10m 10m 1 default-scheduler Normal Scheduled Successfully assigned ocr-extra-2939512459-3hkv1 to gke-da-ocr-api-gce-cluster-extra-pool-65029b63-6qs2
10m 10m 1 kubelet, gke-da-ocr-api-gce-cluster-extra-pool-65029b63-6qs2 Normal SuccessfulMountVolume MountVolume.SetUp succeeded for volume "apachelog"
10m 10m 1 kubelet, gke-da-ocr-api-gce-cluster-extra-pool-65029b63-6qs2 Normal SuccessfulMountVolume MountVolume.SetUp succeeded for volume "cellog"
10m 10m 1 kubelet, gke-da-ocr-api-gce-cluster-extra-pool-65029b63-6qs2 Normal SuccessfulMountVolume MountVolume.SetUp succeeded for volume "default-token-dhjr5"
10m 1s 382 kubelet, gke-da-ocr-api-gce-cluster-extra-pool-65029b63-6qs2 Warning FailedSync Error syncing pod
10m 0s 382 kubelet, gke-da-ocr-api-gce-cluster-extra-pool-65029b63-6qs2 Normal SandboxChanged Pod sandbox changed, it will be killed and re-created.

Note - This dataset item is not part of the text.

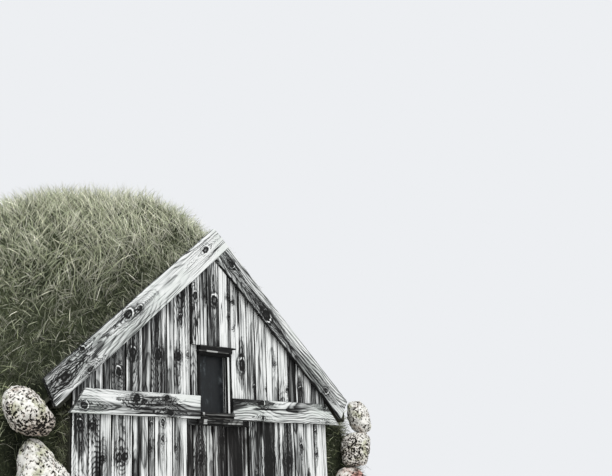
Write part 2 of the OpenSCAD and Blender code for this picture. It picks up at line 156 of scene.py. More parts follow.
# Dull daylight: the same from all round, with a weak, very soft key from the front left
light = {
    "around": "#eef2f6",
    "aroundStrength": 0.72,
    "backdrop": "#edeff2",
    "key": "#fffdf8",
    "keyStrength": 1.7,
    "keySoftness": 35,  # degrees
    "keyFrom": (-0.35, -0.8, 1.0),
    "floor": "#dcdbd7",  # matt and pale, so that it only takes the shadow
    "floorSize": 80,
}


def setLight(look):
    world = bpy.data.worlds.new("dull daylight")
    scene.world = world
    world.use_nodes = True
    world.node_tree.nodes.clear()
    add = partial(addNode, world.node_tree)
    path = add("LightPath", out=None)
    seen = add("Math MAXIMUM", (path["Is Camera Ray"], path["Is Glossy Ray"]))
    seen = add("Math MAXIMUM", (seen, path["Is Transmission Ray"]))
    around = add("Background", {"Color": look["around"], "Strength": look["aroundStrength"]})
    backdrop = add("Background", {"Color": look["backdrop"], "Strength": 1.0})
    mix = add("MixShader", (seen, around, backdrop))
    add("OutputWorld", {"Surface": mix}, out=None)
    data = bpy.data.lights.new("key", "SUN")
    data.energy = look["keyStrength"]
    data.angle = math.radians(look["keySoftness"])
    data.color = hexColor(look["key"])[:3]
    key = bpy.data.objects.new("key", data)
    key.rotation_euler = Vector(look["keyFrom"]).to_track_quat("Z", "Y").to_euler()
    scene.collection.objects.link(key)
    half = look["floorSize"] / 2
    corners = [(-half, -half, 0), (half, -half, 0), (half, half, 0), (-half, half, 0)]
    mesh = bpy.data.meshes.new("floor")
    mesh.from_pydata(corners, [], [(0, 1, 2, 3)])
    floor = bpy.data.objects.new("floor", mesh)
    scene.collection.objects.link(floor)
    material, add = newMaterial("pale studio floor")
    giveSurface(add, {"Base Color": look["floor"], "Roughness": 0.9})
    mesh.materials.append(material)
    scene.view_settings.view_transform = "Standard"


setCamera(viewpoint)
setLight(light)
print("camera, light and floor")


# Softwood left outdoors for decades, never painted: rain has washed the soft spring wood grey-white
# and left the heart of each board, its hard summer rings and its knots standing dark.
wallWood = {
    "tones": [(0.0, "#f8f9f9"), (0.2, "#e1e3e3"), (0.42, "#9c9e9e"), (0.62, "#525353"), (0.82, "#2a2a2b"),
              (1.0, "#131313")],
    "algae": "#b4c6b8",
    "algaeShare": 0.0,
    "ringWander": 0.085,  # metres that the heart of the log strays from the board's own line
    "knotRings": 2.6,  # rings that a knot pushes aside
    "knotArch": (0.85, 0, 0.24),  # how fast its push fades across and along the board
    "knotDark": 1.8,
    "ragged": 36 * mm,  # how far its outline and the arches stray
    "crescent": (1.28, 0.08, 0.26, 0.55),  # its middle, its half widths in radii, and how much it bleaches
    "waver": 1.1,  # rings that a growth ring wavers
    "summerWood": [(0.0, 0.1), (0.4, 0.0), (0.66, 0.5), (0.8, 1.0), (0.92, 0.9), (1.0, 0.1)],
    "streaks": (-0.18, 0.46),  # how far the fibre streaks lighten and darken it
    "checks": 0.8,  # how dark the drying checks are
    "flank": 0.8,  # how much darker a board's side faces are, down in the gaps: painted shade
    "roughness": 0.88,
    "relief": 0.7,
    "reliefDepth": 2.2 * mm,
    # Blotches a metre across, through and along the board, then octaves and roughness. One fibre streak
    # is about 5 mm wide, coarser than real fibre so that it shows.
    "patterns": {
        "stray": ((0.6, 0.6, 1.9), 1.0, 0.4),
        "waver": ((22, 22, 4.5), 2.0, 0.5),
        "patch": ((9, 9, 1.7), 2.0, 0.5),
        "streak": ((62, 62, 1.2), 4.0, 0.68),
        "fibre": ((200, 200, 7), 3.0, 0.5),
        "stain": ((5, 5, 1.1), 2.0, 0.5),
        "check": ((30, 30, 0.75), 1.0, 0.5),
        "jag": ((38, 38, 38), 2.0, 0.5),
        "algae": ((3.5, 3.5, 3.5), 3.0, 0.5),
    },
    # Darkness from a knot's middle, at 0, to three times its radius, at 1, where 0.5 leaves the wood as
    # it is: plug, black rim, pale ring, dark arc
    "knot": [(0.0, 0.74), (0.15, 0.63), (0.26, 1.0), (0.34, 0.85), (0.41, 0.52), (0.52, 0.52),
             (0.58, 0.66), (0.66, 0.58), (0.78, 0.5)],
}
knotNames = ("knotA", "knotB", "knotC", "knotD", "knotE", "knotF")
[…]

Are you sure you need 31 cpu as initial request (ocr-node)?
This will require a very big node.
I'm seeing similar issues with some of my pods. Deleting them and allowing them to be recreated sometimes helps. Not consistent. I'm sure there is enough resources available.
See Kubernetes pods failing on "Pod sandbox changed, it will be killed and re-created"
Check your resource limits. I faced the same issue and the reason in my case was because I was using m
instead of Mi
for memory limits and memory requests.